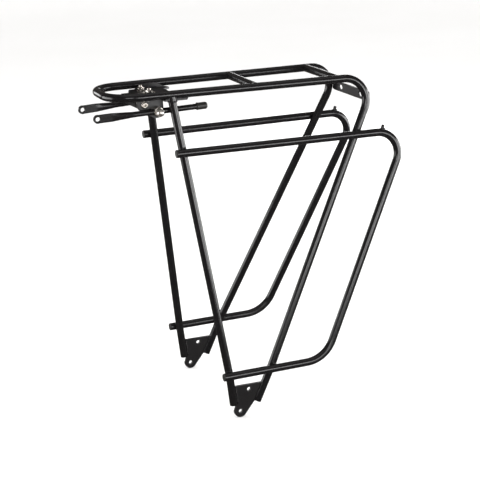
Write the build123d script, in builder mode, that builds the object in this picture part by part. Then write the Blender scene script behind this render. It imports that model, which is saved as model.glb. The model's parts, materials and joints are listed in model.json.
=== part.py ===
"""Rear rack for a bicycle: a welded frame of bent steel tube with two adjustable stays.

+X points to the front of the bicycle, +Y to its left and +Z up. The origin is midway
between the eyelets of the two dropout plates. All sizes are in millimetres.
"""
import math
import os

from build123d import *

# ---------------------------------------------------------------- driving dimensions
# Tubes and welds
tube_d = 10.0
tube_wall = 1.0
weld_bite = 0.1               # how far two crossing tubes melt into each other

# Legs and dropout plates
plate_half = 94.0             # from the middle of the bicycle to the middle of a plate
plate_t = 4.0
plate_top_z = 34.0
plate_foot_z = 10.5
eyelet_hole_d = 5.3
eyelet_lobe_r = 8.2
lobe_rear_angle = 219.0       # where the plate's straight edges leave the round lobe
lobe_front_angle = 364.0
plate_notch_back = 2.6        # behind the front leg's centre line
plate_notch_z = 7.2
upper_hole_d = 5.3
upper_hole_x = -12.0
upper_hole_z = 27.8
leg_foot_z = 9.5
leg_kink_z = 50.0             # below this height a leg stands in the plane of its plate
leg_kink_r = 40.0
front_leg_foot_x = 8.5
front_leg_kink_x = 13.0
front_leg_top_x = 58.2
rear_leg_foot_x = -23.3
rear_leg_kink_x = -42.5

# Platform
platform_z = 402.0            # height of the platform tubes' centre lines
platform_front_x = 133.0
platform_front_half = 44.0    # half the distance between the rails' centre lines
platform_rear_x = -214.2      # where the line of a rail meets the line of a rear leg
platform_rear_half = 52.0
nose_bend_r = 33.0
rear_bend_r = 28.0
crossbar_d = 9.8              # under the rails' diameter, so that its cope stays inside them
middle_crossbar_x = -52.5
rear_crossbar_x = -161.0

# Side rails that the bags hang on
upper_rail_z = 333.0
upper_rail_front_x = 60.2
upper_rail_rear_x = -248.2
upper_rail_bend_r = 27.0
lower_rail_front_z = 52.0
lower_rail_front_x = 23.5
lower_rail_rear_z = 54.0
lower_rail_rear_x = -115.0
lower_rail_bend_r = 41.0
rail_plug_head_d = 9.8
rail_plug_head_t = 1.2
rail_plug_stem = 9.0
bag_stop_x = -211.0
bag_stop_d = 4.0
bag_stop_height = 4.9         # above the tube
bag_stop_lean = 20.0          # degrees, towards the rear

# Mounting plate under the front of the platform
sheet_t = 2.5
mount_front_x = 93.5          # middle of the bowed front edge
mount_corner_x = 84.0
mount_corner_inset = 4.5      # of the front corners from the rail's centre line
mount_rear_x = 43.0
mount_wing_overhang = 3.0     # of the wings' outer edges past the rail's centre line
mount_wing_inner_inset = 11.5
mount_wing_front_x = 67.0
mount_wing_rear_x = 33.6
mount_wing_slant = 5.0
mount_tab_x = 58.0            # middle of the arched tab that is welded to the rail
mount_tab_length = 42.0
mount_tab_rise = 7.0          # above the floor of the plate

# Stay brackets: sheet angles bolted under the mounting plate
ear_r = 9.0
ear_bolt_x = 88.2
ear_washer_gap = 0.1          # between the ear screw's washer and the mounting plate
ear_bolt_r = 9.0              # of the ear's front end, round this bolt
bracket_rear_x = 64.5
bracket_flange_front_x = 82.5
bracket_flange_w = 14.0
bracket_bolt_x = 73.5
bracket_bolt_gap = 0.3        # between the screw's nut and the inner face of the ear
mudguard_bolt_x = 71.0

# Stays: straight rods with a flattened eye at the front
clamp_x = 73.0
clamp_drop = 12.8             # below the underside of the mounting plate
clamp_gap = 1.3               # between the stay and the outer face of the ear
stay_leg_gap = 2.2            # between the stay and the front leg, at the clamp's height
stay_eye_x = 147.5
stay_eye_half = 34.0
stay_eye_drop = 15.7
stay_d = 7.0
stay_tail = 60.5              # from the clamp to the rod's rear end
stay_round_length = 31.0      # from the clamp to where the rod begins to flatten
stay_taper_length = 26.0
stay_flat_t = 3.2
stay_flat_h = 10.6
stay_hole_d = 5.6
stay_cap_d = 9.4
stay_cap_length = 14.0
stay_cap_end_t = 2.0

# Clamps: cross-drilled eye bolts that hold the stays to the ears
eye_d = 12.0
eye_shank_d = 6.0
clamp_nut_af = 10.0
clamp_nut_t = 5.0
clamp_washer_d = 12.0
clamp_washer_t = 1.2
domed_nut_base_t = 4.4
domed_nut_crown_d = 9.4
domed_nut_bore = 5.5
running_gap = 0.05            # radial, where a piece turns or slides in another
face_gap = 0.1                # between flat faces that turn on each other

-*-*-

• **Work instructions**
Print the listing above from its first line through the line with "from build123d import *", and stop there.

• **The response**
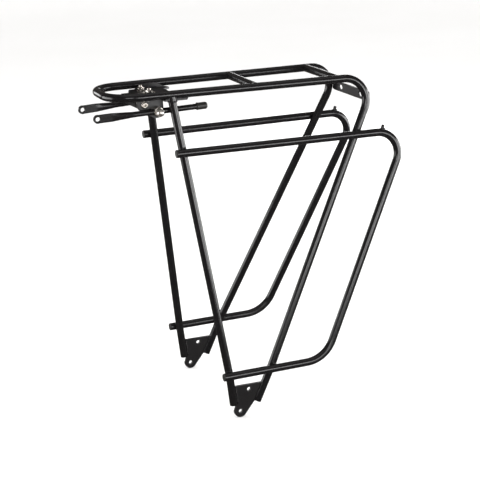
Write the build123d script, in builder mode, that builds the object in this picture part by part. Then write the Blender scene script behind this render. It imports that model, which is saved as model.glb. The model's parts, materials and joints are listed in model.json.
=== part.py ===
"""Rear rack for a bicycle: a welded frame of bent steel tube with two adjustable stays.

+X points to the front of the bicycle, +Y to its left and +Z up. The origin is midway
between the eyelets of the two dropout plates. All sizes are in millimetres.
"""
import math
import os

from build123d import *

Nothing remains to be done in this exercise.